## PROVIDED DATA
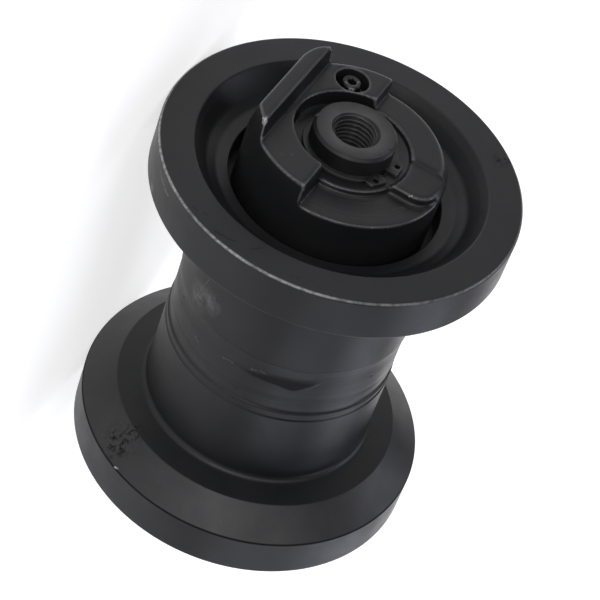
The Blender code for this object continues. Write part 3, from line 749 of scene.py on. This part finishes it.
def paint_material(name, level, roughness, turned_marks=0.0, bump=1.0, edge=0.0, marks=None):
    """Satin black paint over steel: slow colour drift, fine orange peel, turning marks, worn edges and dust.

    marks(tree, place) gives three masks, or None: light scuffs, dark pits, and places worn nearly to bare
    metal. level is the paint's grey, and edge is how much its sharp edges are worn.
    """
    made, tree, shader, place = new_material(name)
    drift = noise(tree, place, 22.0, 4.0, 0.55)
    colour = mixed(tree, drift, grey(level * 0.85, (0.94, 0.99, 1.10)), grey(level * 1.15, (0.98, 1.0, 1.05)))
    dust = noise(tree, place, 480.0, 2.0, 0.6)
    dusty = maths(tree, 'MULTIPLY', spread(tree, dust, 0.86, 1.0), noise(tree, place, 35.0, 2.0, 0.5))
    colour = mixed(tree, maths(tree, 'MULTIPLY', dusty, 0.4), colour, grey(level * 2.4))
    rough = noise(tree, place, 60.0, 5.0, 0.6, roughness - 0.04, roughness + 0.04)
    peel = noise(tree, place, 620.0, 3.0, 0.55)
    swell = noise(tree, place, 90.0, 2.0, 0.5)
    height = maths(tree, 'MULTIPLY_ADD', swell, 1.5, peel)
    if edge:
        convex = node(tree, "NewGeometry").outputs["Pointiness"]
        worn = maths(tree, 'MULTIPLY', spread(tree, convex, EDGE_FLAT, EDGE_SHARP),
                     noise(tree, place, 70.0, 4.0, 0.6, 0.55, 1.0))
        colour = mixed(tree, maths(tree, 'MULTIPLY', worn, edge), colour, grey(WORN_LEVEL))
        rough = maths(tree, 'MULTIPLY_ADD', worn, -0.12, rough)
    light, dark, bare = marks(tree, place) if marks else (None, None, None)
    if light is not None:
        colour = mixed(tree, light, colour, grey(SCUFF_LEVEL))
        height = maths(tree, 'MULTIPLY_ADD', light, 1.5, height)
    if dark is not None:
        colour = mixed(tree, dark, colour, grey(level * 0.10))
        rough = maths(tree, 'MULTIPLY_ADD', dark, 0.42, rough)
        height = maths(tree, 'MULTIPLY_ADD', dark, -6.0, height)
    if bare is not None:
        colour = mixed(tree, bare, colour, grey(BARE_LEVEL))
    if turned_marks:
        along = maths(tree, 'ADD', *axis_distances(tree, place))
        lines = turned_lines(tree, maths(tree, 'MULTIPLY', along, 1.4))
        height = maths(tree, 'MULTIPLY_ADD', lines, turned_marks, height)
    tree.links.new(colour, shader.inputs["Base Color"])
    tree.links.new(rough, shader.inputs["Roughness"])
    shader.inputs["Specular IOR Level"].default_value = PAINT_SPECULAR
    bumped = node(tree, "Bump", {"Strength": 0.09 * bump, "Distance": 0.0001, "Height": height})
    tree.links.new(bumped.outputs["Normal"], shader.inputs["Normal"])
    return made


def wobbly(tree, place, scale, reach):
    """Places pushed about by noise, so that marks come out ragged. reach is in millimetres."""
    push = node(tree, "TexNoise", {"Vector": place, "Scale": scale, "Detail": 3.0}).outputs["Color"]
    push = node(tree, "VectorMath", {0: push, 1: (0.5, 0.5, 0.5)}, operation='SUBTRACT').outputs[0]
    push = node(tree, "VectorMath", {0: push, "Scale": 2 * reach * MM}, operation='SCALE').outputs[0]
    return node(tree, "VectorMath", {0: place, 1: push}, operation='ADD').outputs[0]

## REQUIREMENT
Return, please, the lines of the data from the first through the line containing "edges and dust.", both kept, exactly as they stand and nothing more.

## ANSWER TO THE EXERCISE
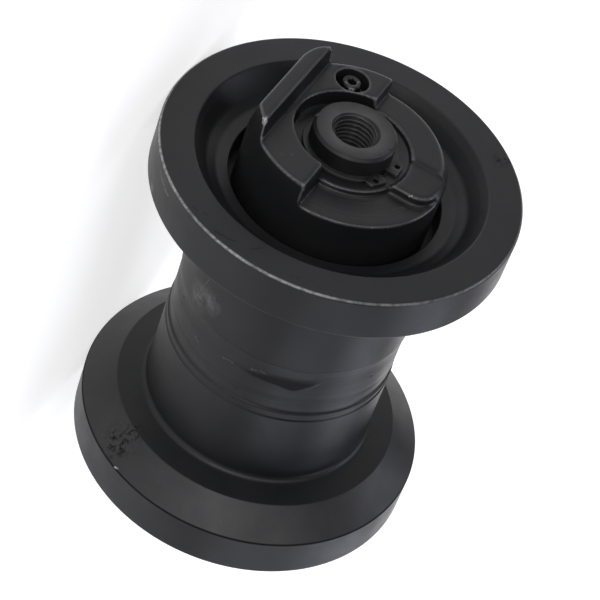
The Blender code for this object continues. Write part 3, from line 749 of scene.py on. This part finishes it.
def paint_material(name, level, roughness, turned_marks=0.0, bump=1.0, edge=0.0, marks=None):
    """Satin black paint over steel: slow colour drift, fine orange peel, turning marks, worn edges and dust.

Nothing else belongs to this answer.